With this new understanding, I can look back on the last two months and link nightmares to desserts. For the first two weeks I moved to Chicago, nothing. Once Philip and I moved into our new apartment, I made a chocolate cake. Nightmares ensued. A few days later after we finished the cake, I made another, but German chocolate this time. Nightmares for a week and a half. Following that, there would’ve been a series of Cadbury’s chocolate nightmares and intermittent caramel brownie nightmares.
So now, with much regret, I must march through to my room and to the inevitable Peach Cobbler hell that awaits me there.
Goodnight and sweet dreams!

Sunday Morning

Life until today has been very melancholy. I can’t believe I am over 2000 miles away (East and West) from any member of my family. It has never been this way. The furthest away I have lived on my own was 400 miles from my mother, in Los Angeles. It doesn’t make me nervous or lonely, it just doesn’t seem like it should be that far. I have never regretted any of the moves I have ever made, although some of them weren’t made for me, like when my parents moved my sisters and me to America or when my mother quietly moved our lives to Arizona while we were vacationing in England one summer.

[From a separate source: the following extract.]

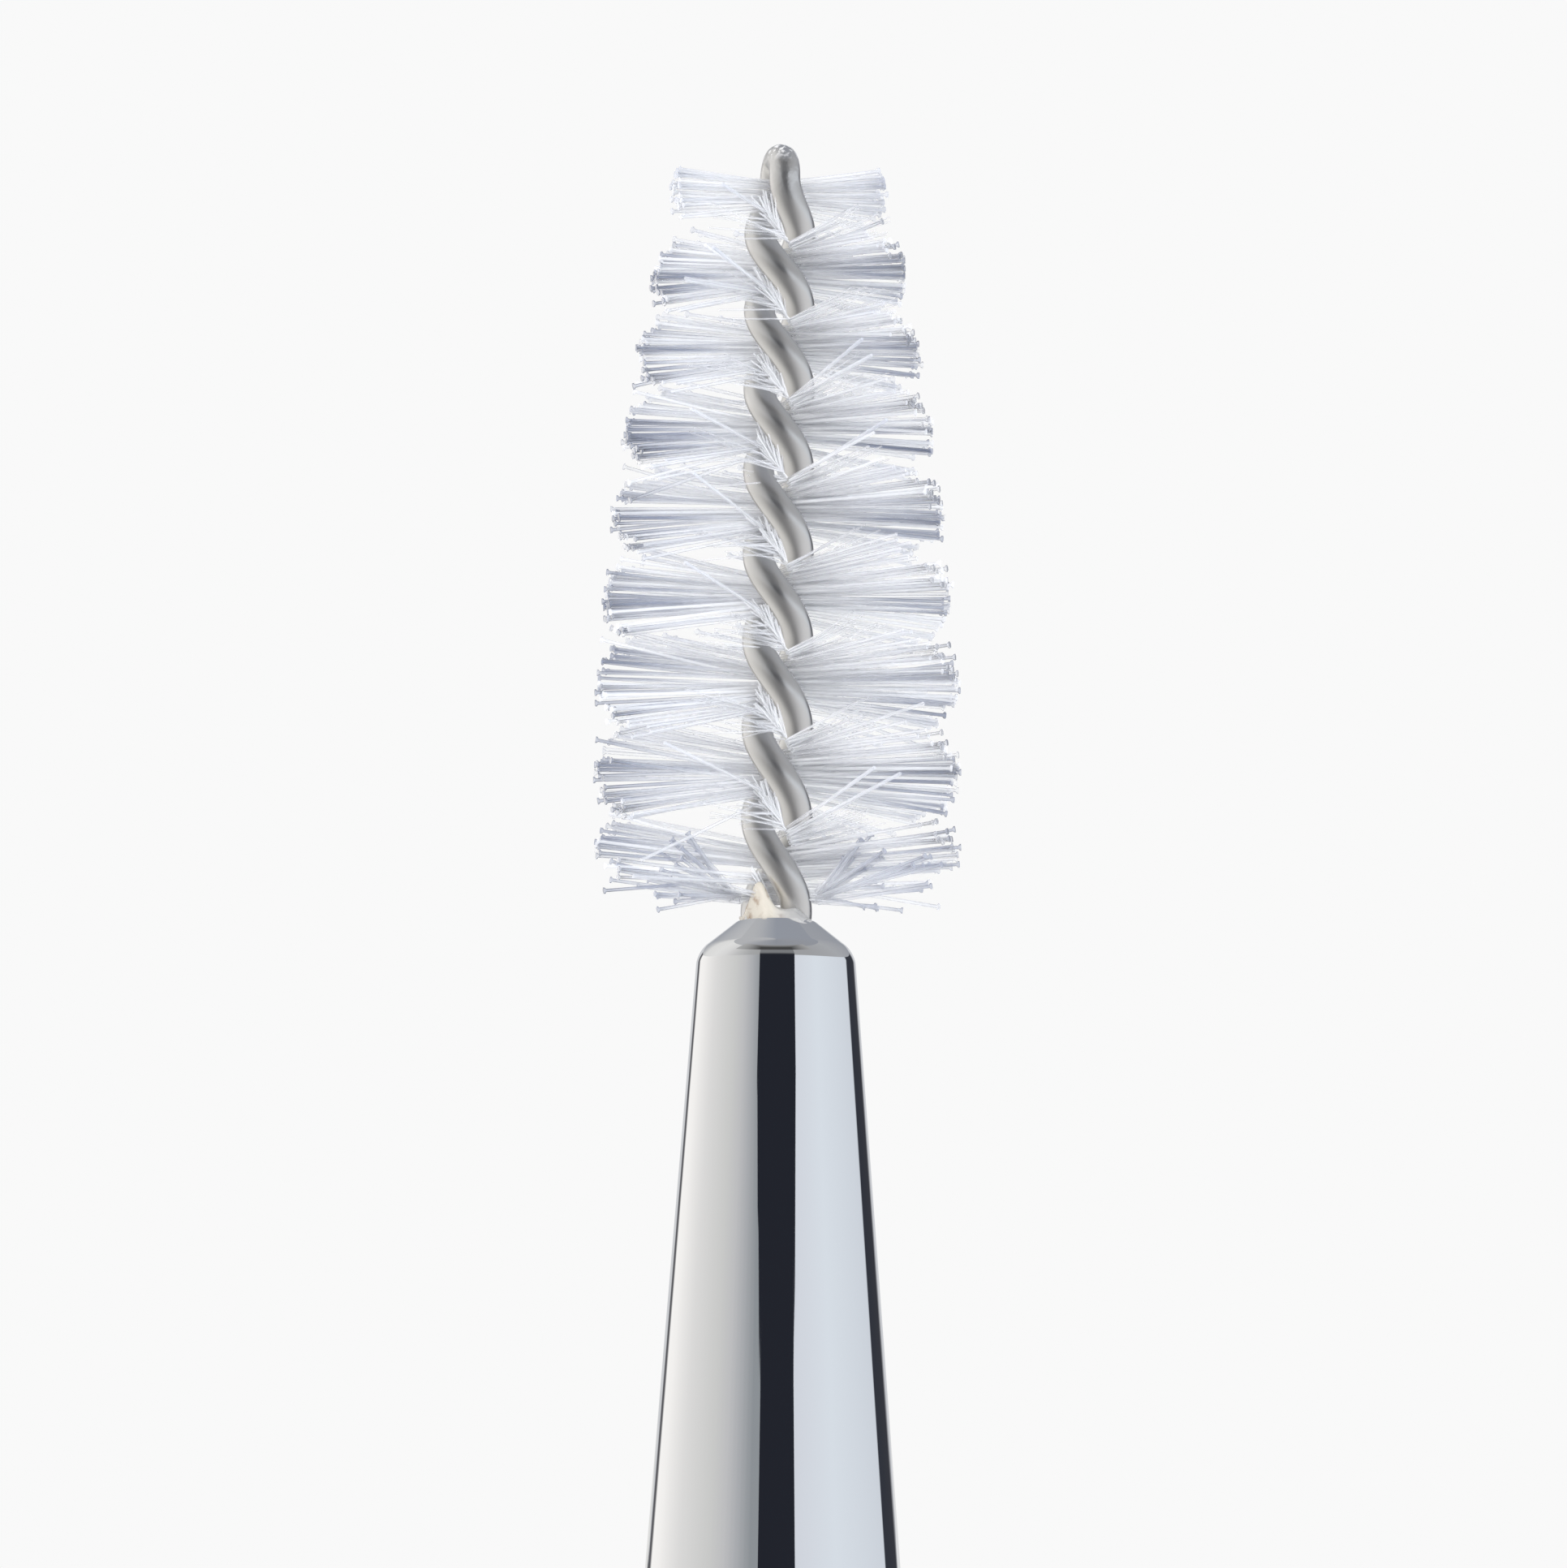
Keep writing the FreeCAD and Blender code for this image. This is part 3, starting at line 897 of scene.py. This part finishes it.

Lyrica and I at Lou's old house. Sedona July 2005
Lyrica and I have been talking more, which I like. We are on the phone as I type this and spent the greater part of last night line-locked. It is so hard to find young women with integrity like her, with passion, with a soul very much awake and learning. So many girls use a mask to cover insecurities or short-comings so they will blend in. You think, “She’s alright!” But after hours of toil, you have chipped through that layer to find nothing behind it. I don’t have the time to work endlessly for a shallow soul. This is why most of my friends are men and the only young woman is Lyrica. I am hoping she will move out here and make some travel plans with me, like it’s ‘47. I firmly believe that travel is the best education.

“Don’t tell me how educated you are, tell me how much you traveled.” Mohammed.

That’s all for now. I have hundreds of photos to adjust, color match, and put cutely into little folders.